■ TASK
Copy out the data below verbatim.

Entries with model source code:
══════

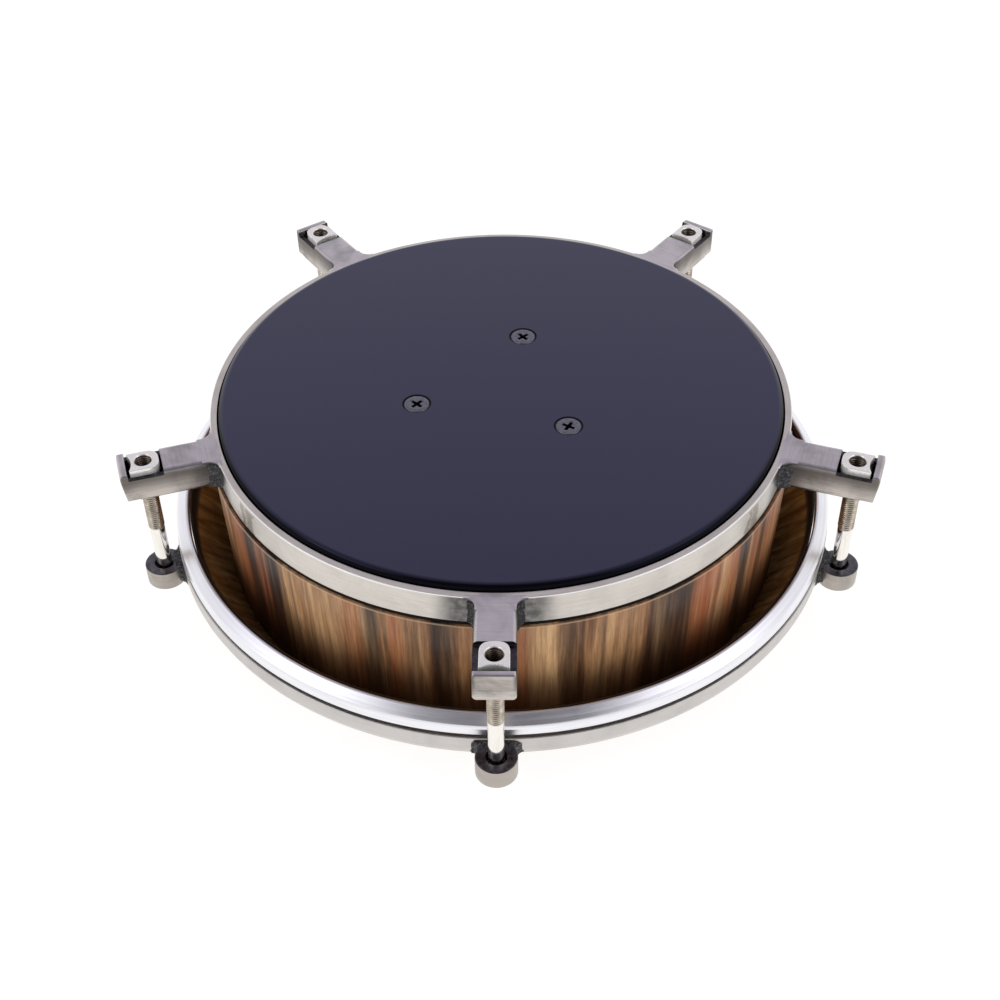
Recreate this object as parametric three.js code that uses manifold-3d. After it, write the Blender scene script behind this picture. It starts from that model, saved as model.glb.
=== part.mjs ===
// Low-profile travel hand drum, standing head-down: a wooden shell with a bearing edge,
// a steel base ring with five welded lug arms, a base plate, a tuning hoop with five
// welded ears, and five tension bolts that pull the hoop towards the base.
// Units are millimetres. +Z runs from the playing face (z = 0) to the base plate.
// The origin is the centre of the playing face; lug 1 points towards -Y.
import * as THREE from 'three';
import { mergeVertices } from 'three/addons/utils/BufferGeometryUtils.js';
import Module from 'manifold-3d';

const { degToRad } = THREE.MathUtils;

// ---------- shared dimensions ----------
// Names in _R are radii, _T thicknesses, _H heights along Z, _LO_Z and _HI_Z end levels.
const GAP = 0.3;                  // clearance between separate pieces
const WELD_GAP = 0.35;            // clearance between a ring and what is welded to it
const CUT = 1;                    // how far a cutting tool reaches past the face it cuts

const TOP_Z = 89.0;               // base ring's top edge
const RING_IN_R = 139.0;
const RING_OUT_R = 142.5;
const RING_H = 15.7;
const RING_LO_Z = TOP_Z - RING_H;
const FLANGE_IN_R = 131.5;
const FLANGE_T = 2.5;

const GASKET_T = 1.3;             // seal between shell and base ring
const GASKET_GAP = GAP / 2;       // clearance on each face of the seal
const SHELL_TOP_R = 144.0;        // shell's outer radius at the base ring
const SHELL_EDGE_R = 141.6;       // shell's outer radius at the bearing edge
const SHELL_T = 10.5;
const SHELL_TOP_IN_R = SHELL_TOP_R - SHELL_T;
const SHELL_TOP_Z = RING_LO_Z - GASKET_T - 2 * GASKET_GAP;
const HEAD_T = 1.2;               // playing membrane

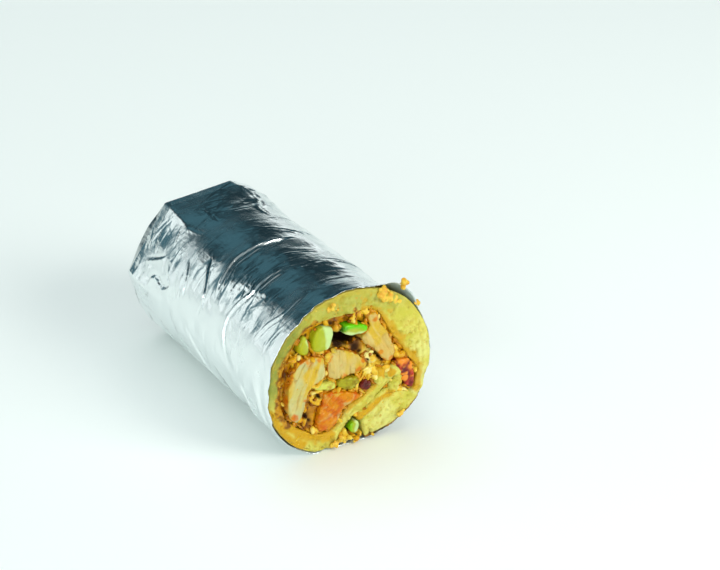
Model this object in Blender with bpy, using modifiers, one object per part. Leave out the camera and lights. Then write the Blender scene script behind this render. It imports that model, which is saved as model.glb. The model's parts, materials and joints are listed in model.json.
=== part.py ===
"""Half of a chicken wrap in foil, lying on its side with its cut face forward.

Metres, +Z up. The cut face looks along -Y and the closed end along +Y, and the origin
is the middle of the footprint. The section is drawn in millimetres about the roll's
axis at the cut, U to the right and V up, and every piece runs back from it along S.
"""
import math

import bmesh
import bpy
from mathutils import Vector, noise

MM = 0.001

# The roll: where it rests, how far it runs and how much it narrows towards the back
REST_V = -26.7
FILLING_END = 92.0
BREAD_END = 94.0
FOIL_CREASE = 100.0
TAPER = 0.045
TUCK = [(0, 1.0), (72, 1.0), (88, 0.87), (94, 0.76)]
# Behind the cut the foil squeezes the roll flatter from its upper right side
SQUEEZE = [(0, 0.0), (12, 1.0), (72, 1.0), (88, 0.7), (94, 0.6), (100, 0.5)]
SQUEEZE_BY = 0.034
SQUEEZE_SIDE = 45.0
SQUEEZE_FIXED = 25.0
STATIONS = (12, 72, 88)
ORIGIN_U = 0.73
ORIGIN_S = 51.35

# The gap kept between neighbours, and the foil's thickness with its small folds
GAP = 0.4
FOIL_THICK = 0.45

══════

■ WRITTEN RESPONSE
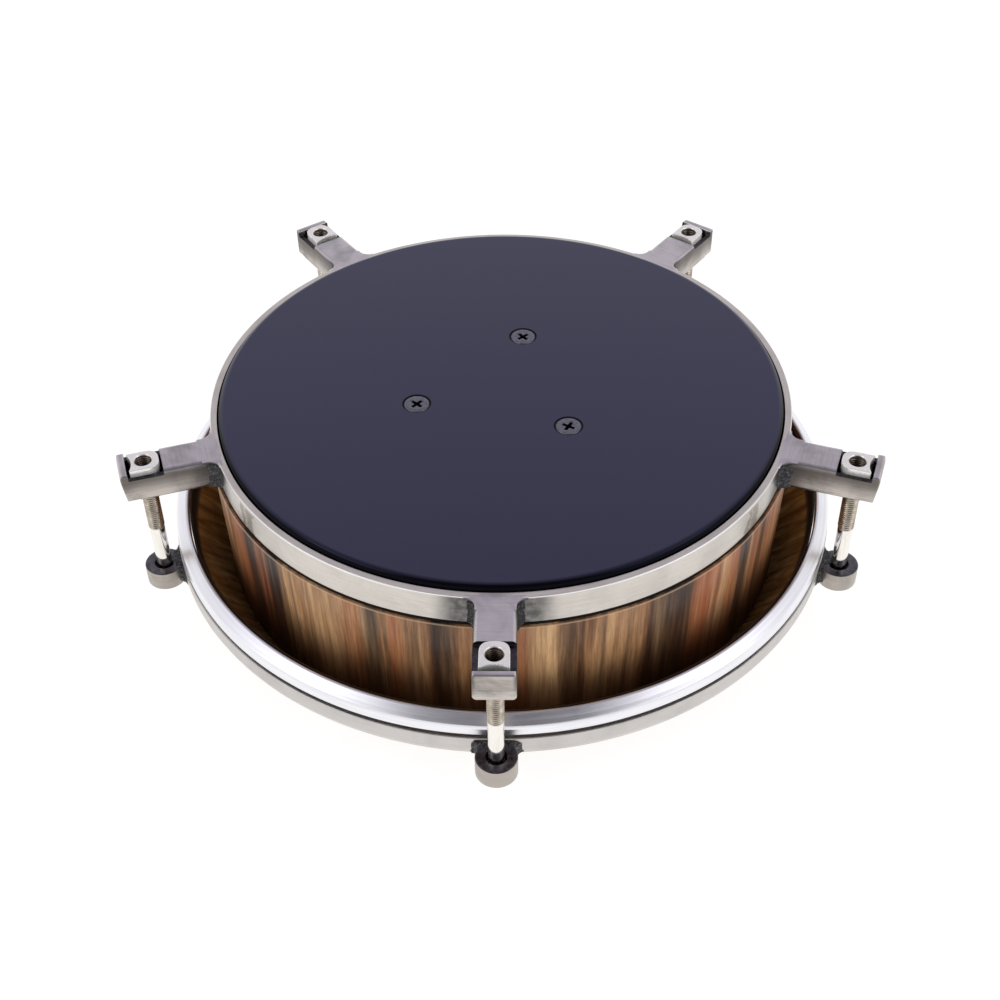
Recreate this object as parametric three.js code that uses manifold-3d. After it, write the Blender scene script behind this picture. It starts from that model, saved as model.glb.
=== part.mjs ===
// Low-profile travel hand drum, standing head-down: a wooden shell with a bearing edge,
// a steel base ring with five welded lug arms, a base plate, a tuning hoop with five
// welded ears, and five tension bolts that pull the hoop towards the base.
// Units are millimetres. +Z runs from the playing face (z = 0) to the base plate.
// The origin is the centre of the playing face; lug 1 points towards -Y.
import * as THREE from 'three';
import { mergeVertices } from 'three/addons/utils/BufferGeometryUtils.js';
import Module from 'manifold-3d';

const { degToRad } = THREE.MathUtils;

// ---------- shared dimensions ----------
// Names in _R are radii, _T thicknesses, _H heights along Z, _LO_Z and _HI_Z end levels.
const GAP = 0.3;                  // clearance between separate pieces
const WELD_GAP = 0.35;            // clearance between a ring and what is welded to it
const CUT = 1;                    // how far a cutting tool reaches past the face it cuts

const TOP_Z = 89.0;               // base ring's top edge
const RING_IN_R = 139.0;
const RING_OUT_R = 142.5;
const RING_H = 15.7;
const RING_LO_Z = TOP_Z - RING_H;
const FLANGE_IN_R = 131.5;
const FLANGE_T = 2.5;

const GASKET_T = 1.3;             // seal between shell and base ring
const GASKET_GAP = GAP / 2;       // clearance on each face of the seal
const SHELL_TOP_R = 144.0;        // shell's outer radius at the base ring
const SHELL_EDGE_R = 141.6;       // shell's outer radius at the bearing edge
const SHELL_T = 10.5;
const SHELL_TOP_IN_R = SHELL_TOP_R - SHELL_T;
const SHELL_TOP_Z = RING_LO_Z - GASKET_T - 2 * GASKET_GAP;
const HEAD_T = 1.2;               // playing membrane

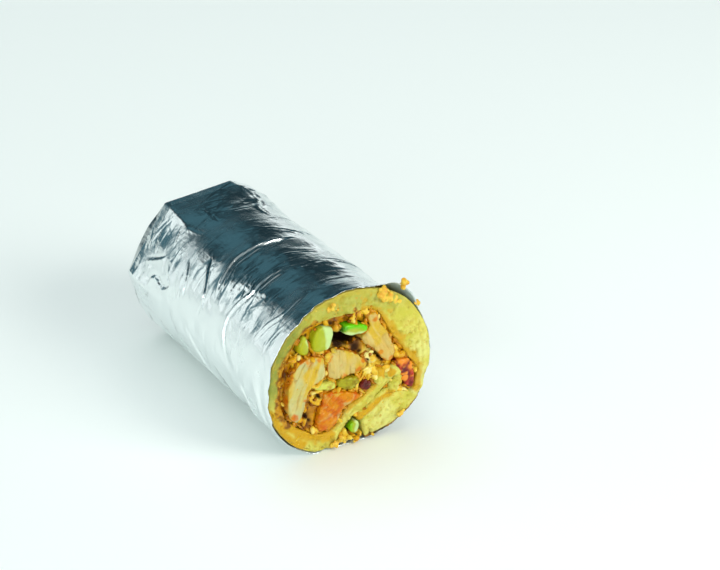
Model this object in Blender with bpy, using modifiers, one object per part. Leave out the camera and lights. Then write the Blender scene script behind this render. It imports that model, which is saved as model.glb. The model's parts, materials and joints are listed in model.json.
=== part.py ===
"""Half of a chicken wrap in foil, lying on its side with its cut face forward.

Metres, +Z up. The cut face looks along -Y and the closed end along +Y, and the origin
is the middle of the footprint. The section is drawn in millimetres about the roll's
axis at the cut, U to the right and V up, and every piece runs back from it along S.
"""
import math

import bmesh
import bpy
from mathutils import Vector, noise

MM = 0.001

# The roll: where it rests, how far it runs and how much it narrows towards the back
REST_V = -26.7
FILLING_END = 92.0
BREAD_END = 94.0
FOIL_CREASE = 100.0
TAPER = 0.045
TUCK = [(0, 1.0), (72, 1.0), (88, 0.87), (94, 0.76)]
# Behind the cut the foil squeezes the roll flatter from its upper right side
SQUEEZE = [(0, 0.0), (12, 1.0), (72, 1.0), (88, 0.7), (94, 0.6), (100, 0.5)]
SQUEEZE_BY = 0.034
SQUEEZE_SIDE = 45.0
SQUEEZE_FIXED = 25.0
STATIONS = (12, 72, 88)
ORIGIN_U = 0.73
ORIGIN_S = 51.35

# The gap kept between neighbours, and the foil's thickness with its small folds
GAP = 0.4
FOIL_THICK = 0.45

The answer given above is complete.